PRESS RELEASE FROM THE ICELANDIC GOVERNMENT:
The Icelandic government welcomes the Treasury Committee report and consideres it to be a meaningful contribution to the explanation of the events in October.
Jóhanna Sigurðardóttir, the Prime Minister of Iceland, has written to Gordon Brown the Prime Minister of the UK, asking for his reactions to findings in the Treasury Commmittee report on the actions taken by the UK government early October when the Icelandic banks collapsed. The Freezing Order, issued by the UK government on 8 October 2008 on the authority of the UK Anti-Terrorism, Crime and Security Act 2001, freezes certain funds relating to Landsbanki, including those owned, held or controlled by the Icelandic Government and authorities. Later the UK authorities effectively took over Kaupthing Singer&Friedlander, a subsidiary of Kaupthing, put the bank into administration and transferred most of its retail deposits to the Dutch bank, ING.
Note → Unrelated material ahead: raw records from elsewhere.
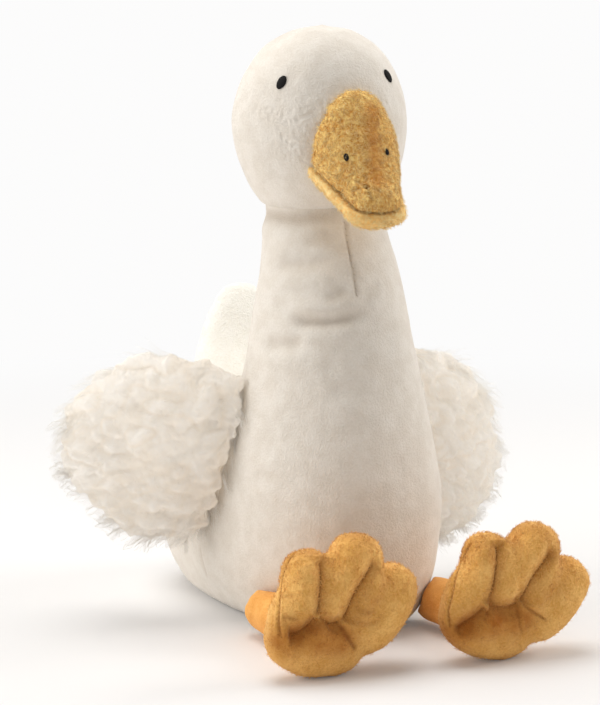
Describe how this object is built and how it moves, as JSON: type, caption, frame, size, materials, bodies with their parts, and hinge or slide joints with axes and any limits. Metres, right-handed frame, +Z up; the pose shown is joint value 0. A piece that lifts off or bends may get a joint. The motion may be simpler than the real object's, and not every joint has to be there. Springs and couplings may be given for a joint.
{
  "type": "plush goose",
  "caption": "Sitting stuffed goose with a tall tapered neck, round head, flat two-part beak, shaggy wings, pointed tail and padded webbed feet held upright in front.",
  "frame": {"origin": "on the flat seat, below the goose's chest and between its wings", "axes": "+Z up from the floor, the goose looks along -Y, +X is its left side"},
  "size_m": [0.2631, 0.2606, 0.3138],
  "materials": {
    "body": "short off-white velour",
    "head": "short off-white velour",
    "upper_beak": "short mustard plush",
    "lower_beak": "short mustard plush",
    "eye_left": "black satin stitch",
    "eye_right": "black satin stitch",
    "nostril_left": "black satin stitch",
    "nostril_right": "black satin stitch",
    "wing_left": "long shaggy cream pile",
    "wing_right": "long shaggy cream pile",
    "tail": "short cream velour",
    "leg_left": "short orange velour",
    "leg_right": "short orange velour",
    "foot_left": "short mustard plush",
    "foot_right": "short mustard plush"
  },
  "bodies": {
    "root": {"body": "body", "head": "head", "upper_beak": "upper_beak", "lower_beak": "lower_beak", "eye_left": "eye_left", "eye_right": "eye_right", "nostril_left": "nostril_left", "nostril_right": "nostril_right", "wing_left": "wing_left", "wing_right": "wing_right", "tail": "tail", "leg_left": "leg_left", "leg_right": "leg_right", "foot_left": "foot_left", "foot_right": "foot_right"}
  },
  "joints": []
}
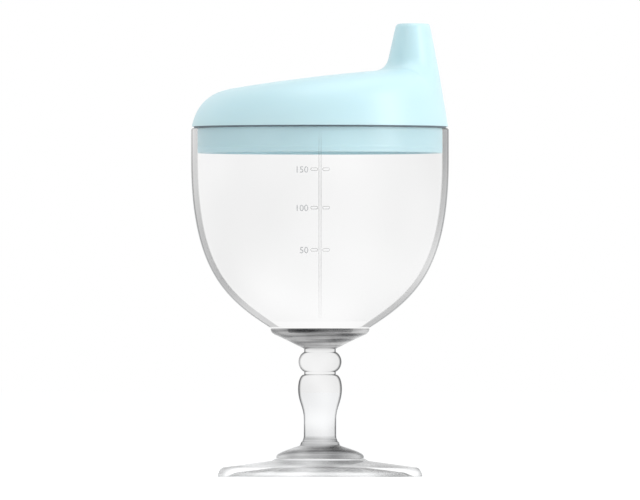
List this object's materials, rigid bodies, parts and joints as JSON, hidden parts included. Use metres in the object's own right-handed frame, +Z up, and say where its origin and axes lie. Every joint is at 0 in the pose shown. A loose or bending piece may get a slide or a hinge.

The House of Commons Treasury Committee published its first report on the banking crisis on April 4th. The report: Banking Crisis: The impact of the failure of the Icelandic banks – Treasury Contents, notes that the use of the Anti-Terrorism, Crime and Security Act 2001 was too strong an instrument to use against Iceland and the Icelandic banks at the beginning of the banking crisis. Furthermore, the report goes on to critcise the behaviour of the Chancellor of the Exchequer in relation to Iceland.
The report states: ,,The use of the Anti-Terrorism, Crime and Security Act 2001 had considerable implications for the Icelandic authorities in maintaining a functioning financial system. We call on the Treasury to consider how appropriate the use of this legislation would be in any similar circumstances in the future. The use of this Act inevitably stigmatises those subject to it and a less blunt instrument would be more appropriate.”
The committee also examined the conversation between the two finance ministers, Mr. Mathiesen of Iceland and Mr. Darling of the UK, and said it had found no evidence to back Mr. Darling’s allegations that his Icelandic counterpart had said that the Icelandic government would not honour its obligations and therefore it would be necessary to apply the Security Act against Icelandic interests.
The Icelandic government has welcomed the report and considered it to be a meaningful contribution to the explanation of the events in October. According to Mr. S.J.Sigfússon, minister of finance, addressing the Icelandic Parliament, Althingi, the report would possibly make it less difficult to get the now state-run bank Landsbanki removed from the HM Treasury’s list of regimes subjected to financial sanction by the British government, which also includes Al-Qaida, the Taliban and North Korea.
The committee also notes that there migth be flaws in European banking law, referring to issues surrounding the cross-border regulation of financial institutions. The report says: ,,Our Banking Crisis inquiry, and specifically the problem of the failure of the Icelandic banks, has raised issues surrounding the cross-border regulation of financial institutions. Considerable taxpayer support has been required to provide rapid compensation to onshore UK depositors in Icelandic banks that ‘passported’ into the UK. This area of European law requires further consideration, and we will return to this topic in our future inquiry onto the banking crisis within its international context, with specific reference to the regulation of subsidiaries and branches of cross-border financial institutions.”